1時間経ち、さらに10分経った。その内の4問を完全に解いたが、残りの1問、物体がシグモイド曲線を描いて運動した時のエネルギーの総和を求めよという問題を途中まで解きかけていた。しかし、積分の計算で止まってしまっていた。こういう問題を解いて、何かが解決するのだろうか?人生には全く関係ないじゃん。シグモイド曲線は神経を麻痺させ、高速道路には向かないのだろうが。そんなことを呟いていても解答用紙は埋まらない。そこに、その場では関係がないとはとても口に出せない教授が入ってきて、僕の解答用紙をじろじろと見た。
”何だ。まだ1問出来て無いじゃないですか”
”いえ。今、解いているところで”
”後、15分くらいだよ”
”はい”
”そこの積分が出きんのでしょう”
”ちょっと、度忘れしてしまって。この前は出来たんですが”
”分母の、ルートを開かないと”
”ああ、そうか。そうやった”
かなり進み、ゴールが見えた気がした。が、その先でまた行き詰まってしまった。
”ほうら、時間がないよ”
”後、少しですね”
”そうだな”
”思い出してきて居るんですが、その”
”その、何ですか”
”思い出すまでに、時間が足りそうになくて・・・”
”困った人ですね”
”はあ”
”鉛筆を貸しなさい”
彼は、鉛筆を取り上げて、僕の計算の続きを、少しした。盲点となるところで、その後を仕上げ、解答に持ち込んだ。
”出来たようですね”
”はい”
”では、出しなさい。採点の結果は、30分後に私の部屋に来なさい”
まさに奇跡だった。僕はあろうことか、100点を取り、何とか、平均点58点というサーカスで、必修の物理をC評価できわどくクリヤした。教授は、曖昧さを許さず、無味乾燥としか言いようのない物理学の法則に逆らい、2点もおまけしてくれたのである。これではロケットは飛ばないだろう。しかし、偉そうにしている研究者の作ったロケットは落ち続けて居るではないか!

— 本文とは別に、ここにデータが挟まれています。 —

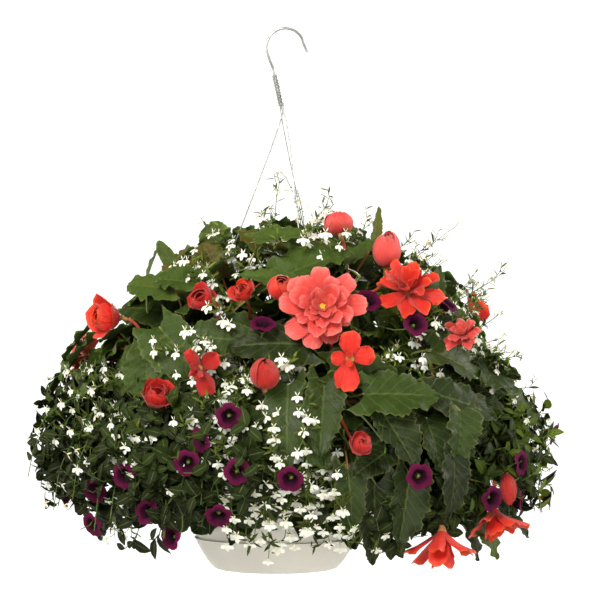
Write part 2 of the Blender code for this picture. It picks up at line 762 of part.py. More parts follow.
class Bloom:
    """Petals in layers, each a little further up the axis, on one core that narrows to a short stalk."""

    def __init__(self, kind, size, origin, facing, turn):
        self.kind = kind
        self.size = size
        self.origin = origin
        self.facing = facing
        self.turn = turn
        self.stub_end = origin - facing * BLOOM_STUB

    def solid(self, grow=0.0):
        facing = self.facing
        hint = Vector((0, 0, 1)) if abs(facing.z) < 0.95 else Vector((1, 0, 0))
        sideways = hint.cross(facing).normalized()
        half = PETAL_THICKNESS / 2 + grow
        points = []
        faces = []
        below = None
        layers = BLOOM_KINDS[self.kind]
        for number, layer in enumerate(layers):
            origin = self.origin + facing * (LAYER_STEP * number)
            centres, uppers, triangles = petal_sheet(origin, facing, sideways, layer, self.size, self.turn)
            count = len(centres)
            start = len(points)
            points += [c + u * half for c, u in zip(centres, uppers)]
            points += [c - u * half for c, u in zip(centres, uppers)]
            for a, b, c in triangles:
                faces.append([start + a, start + b, start + c])
                faces.append([start + count + a, start + count + c, start + count + b])
            for k in range(layer[0]):
                rim = [4 * k, 4 * k + 1, 4 * k + 2, 4 * k + 3, 4 * ((k + 1) % layer[0])]
                for a, b in zip(rim, rim[1:]):
                    faces.append([start + b, start + a, start + count + a, start + count + b])
            core_above = [start + 4 * k for k in range(layer[0])]
            core_below = [start + count + 4 * k for k in range(layer[0])]
            if below is None:
                stalk = len(points)
                for angle in (60, 180, 300):
                    swing = math.radians(angle + self.turn)
                    out = sideways * math.cos(swing) + facing.cross(sideways) * math.sin(swing)
                    points.append(self.stub_end + out * (BLOOM_STALK + grow))
                below = [stalk, stalk + 1, stalk + 2]
                faces.append(below[::-1])
            zip_rings(points, faces, core_below, below)
            below = core_above
        middle = len(points)
        points.append(self.origin + facing * (LAYER_STEP * len(layers) + grow))
        for k, near in enumerate(below):
            faces.append([near, below[(k + 1) % len(below)], middle])
        return points, faces

    def whole(self, grow):
        return self.solid(grow)

    def free(self, grow):
        return None


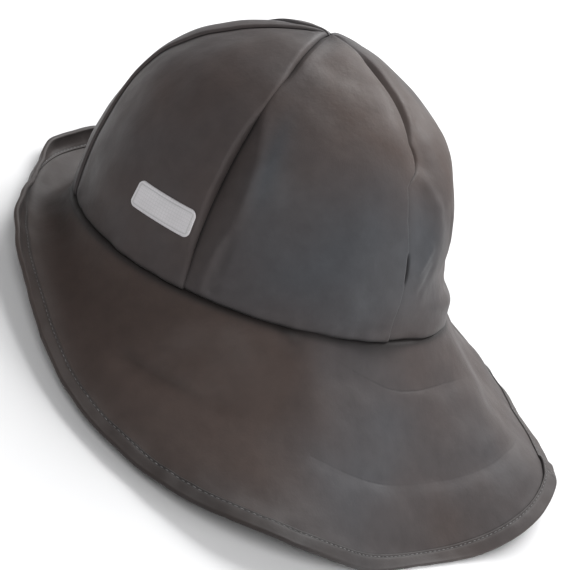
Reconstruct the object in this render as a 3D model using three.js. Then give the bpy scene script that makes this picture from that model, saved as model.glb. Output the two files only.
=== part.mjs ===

でも、僕はシグモイド曲線で設計された人吉のループ橋を車で走る時、教授の安寧をいつも祈っているのである。
無事、進学に必要な単位を取得し、教養部の教務に、進学希望学科を第一志望:水産学科、第2志望:林学科、第3志望:畜産学科として提出し、農学部の学生課に「進学が少し遅れる」と連絡して置いて夜行に乗った。僕は学生運動家ではないかという噂が水産学科で広まっていたそうだ。そんな訳なかろうもん。
もう、心は南国に飛んでいた。あの教授は天使の様な、メシアのような方です。ああいう先生が今の日本には絶対に必要ですね。
那覇から友人に電話すると、「水産学科へ進学していたぞ」と聞いた。それからは我を忘れて遊びほうけた。怖いもの無しである。竹富島、小浜島を中心に泳ぎ回り、「種取り祭り」での饗宴騒ぎに巻き込まれて、警察のご厄介にもなった。でも、途方もなく、楽しかった。この後、八重山には十数度、訪れることになった。岡本一志さんが居た黒島には何度も通い続け、新城島にも行ったし、西表も訪ね直した。一度目の訪問で出会った牧場主の処や、リーフ・チェックで活躍している佐伯さんとも再会した。